─── Material

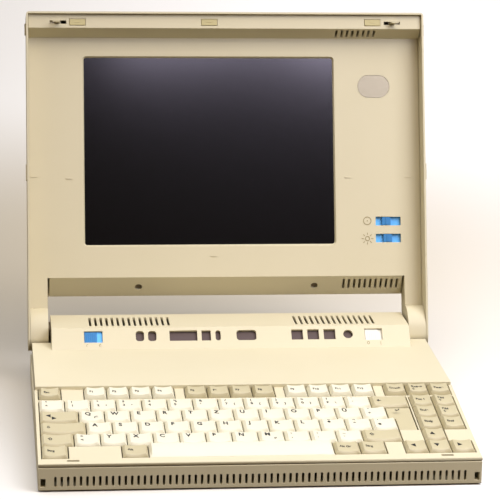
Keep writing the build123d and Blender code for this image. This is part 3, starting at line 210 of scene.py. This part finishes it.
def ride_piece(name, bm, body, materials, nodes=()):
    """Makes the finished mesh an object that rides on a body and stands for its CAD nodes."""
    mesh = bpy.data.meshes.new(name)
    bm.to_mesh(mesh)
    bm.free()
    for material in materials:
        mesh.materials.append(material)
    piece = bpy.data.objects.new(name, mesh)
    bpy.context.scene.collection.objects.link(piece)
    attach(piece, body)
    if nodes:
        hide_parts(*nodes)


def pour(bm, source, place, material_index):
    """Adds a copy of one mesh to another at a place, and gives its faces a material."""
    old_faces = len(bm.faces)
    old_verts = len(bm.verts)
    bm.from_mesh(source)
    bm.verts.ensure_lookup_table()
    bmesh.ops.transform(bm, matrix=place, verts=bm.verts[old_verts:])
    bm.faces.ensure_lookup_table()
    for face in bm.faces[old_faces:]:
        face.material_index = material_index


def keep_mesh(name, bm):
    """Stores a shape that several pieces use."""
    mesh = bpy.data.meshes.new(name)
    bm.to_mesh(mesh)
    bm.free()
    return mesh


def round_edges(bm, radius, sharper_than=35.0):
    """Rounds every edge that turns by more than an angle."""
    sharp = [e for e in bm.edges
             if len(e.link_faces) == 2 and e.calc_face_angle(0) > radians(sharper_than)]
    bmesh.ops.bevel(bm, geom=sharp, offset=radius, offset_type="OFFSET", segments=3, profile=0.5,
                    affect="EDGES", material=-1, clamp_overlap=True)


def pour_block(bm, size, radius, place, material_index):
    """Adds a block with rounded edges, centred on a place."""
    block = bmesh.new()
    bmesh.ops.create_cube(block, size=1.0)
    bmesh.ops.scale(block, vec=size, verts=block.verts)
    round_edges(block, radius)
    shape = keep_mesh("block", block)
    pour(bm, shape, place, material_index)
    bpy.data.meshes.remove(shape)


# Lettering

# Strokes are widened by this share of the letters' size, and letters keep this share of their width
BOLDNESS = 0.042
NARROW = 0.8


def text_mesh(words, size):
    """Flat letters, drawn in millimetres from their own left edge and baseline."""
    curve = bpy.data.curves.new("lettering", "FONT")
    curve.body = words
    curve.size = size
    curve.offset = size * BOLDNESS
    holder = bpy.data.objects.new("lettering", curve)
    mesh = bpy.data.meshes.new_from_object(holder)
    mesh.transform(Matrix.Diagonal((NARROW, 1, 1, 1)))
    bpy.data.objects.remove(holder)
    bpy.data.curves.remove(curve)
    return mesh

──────

- Exercise prompt
Quote the listing in full, please, keeping every line exact.

- Solution for this exercise
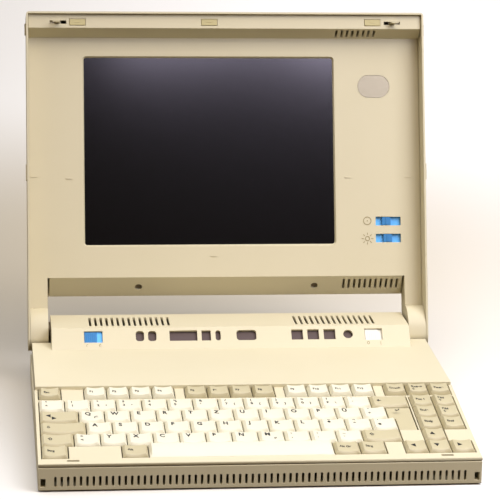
Keep writing the build123d and Blender code for this image. This is part 3, starting at line 210 of scene.py. This part finishes it.
def ride_piece(name, bm, body, materials, nodes=()):
    """Makes the finished mesh an object that rides on a body and stands for its CAD nodes."""
    mesh = bpy.data.meshes.new(name)
    bm.to_mesh(mesh)
    bm.free()
    for material in materials:
        mesh.materials.append(material)
    piece = bpy.data.objects.new(name, mesh)
    bpy.context.scene.collection.objects.link(piece)
    attach(piece, body)
    if nodes:
        hide_parts(*nodes)


def pour(bm, source, place, material_index):
    """Adds a copy of one mesh to another at a place, and gives its faces a material."""
    old_faces = len(bm.faces)
    old_verts = len(bm.verts)
    bm.from_mesh(source)
    bm.verts.ensure_lookup_table()
    bmesh.ops.transform(bm, matrix=place, verts=bm.verts[old_verts:])
    bm.faces.ensure_lookup_table()
    for face in bm.faces[old_faces:]:
        face.material_index = material_index


def keep_mesh(name, bm):
    """Stores a shape that several pieces use."""
    mesh = bpy.data.meshes.new(name)
    bm.to_mesh(mesh)
    bm.free()
    return mesh


def round_edges(bm, radius, sharper_than=35.0):
    """Rounds every edge that turns by more than an angle."""
    sharp = [e for e in bm.edges
             if len(e.link_faces) == 2 and e.calc_face_angle(0) > radians(sharper_than)]
    bmesh.ops.bevel(bm, geom=sharp, offset=radius, offset_type="OFFSET", segments=3, profile=0.5,
                    affect="EDGES", material=-1, clamp_overlap=True)


def pour_block(bm, size, radius, place, material_index):
    """Adds a block with rounded edges, centred on a place."""
    block = bmesh.new()
    bmesh.ops.create_cube(block, size=1.0)
    bmesh.ops.scale(block, vec=size, verts=block.verts)
    round_edges(block, radius)
    shape = keep_mesh("block", block)
    pour(bm, shape, place, material_index)
    bpy.data.meshes.remove(shape)


# Lettering

# Strokes are widened by this share of the letters' size, and letters keep this share of their width
BOLDNESS = 0.042
NARROW = 0.8


def text_mesh(words, size):
    """Flat letters, drawn in millimetres from their own left edge and baseline."""
    curve = bpy.data.curves.new("lettering", "FONT")
    curve.body = words
    curve.size = size
    curve.offset = size * BOLDNESS
    holder = bpy.data.objects.new("lettering", curve)
    mesh = bpy.data.meshes.new_from_object(holder)
    mesh.transform(Matrix.Diagonal((NARROW, 1, 1, 1)))
    bpy.data.objects.remove(holder)
    bpy.data.curves.remove(curve)
    return mesh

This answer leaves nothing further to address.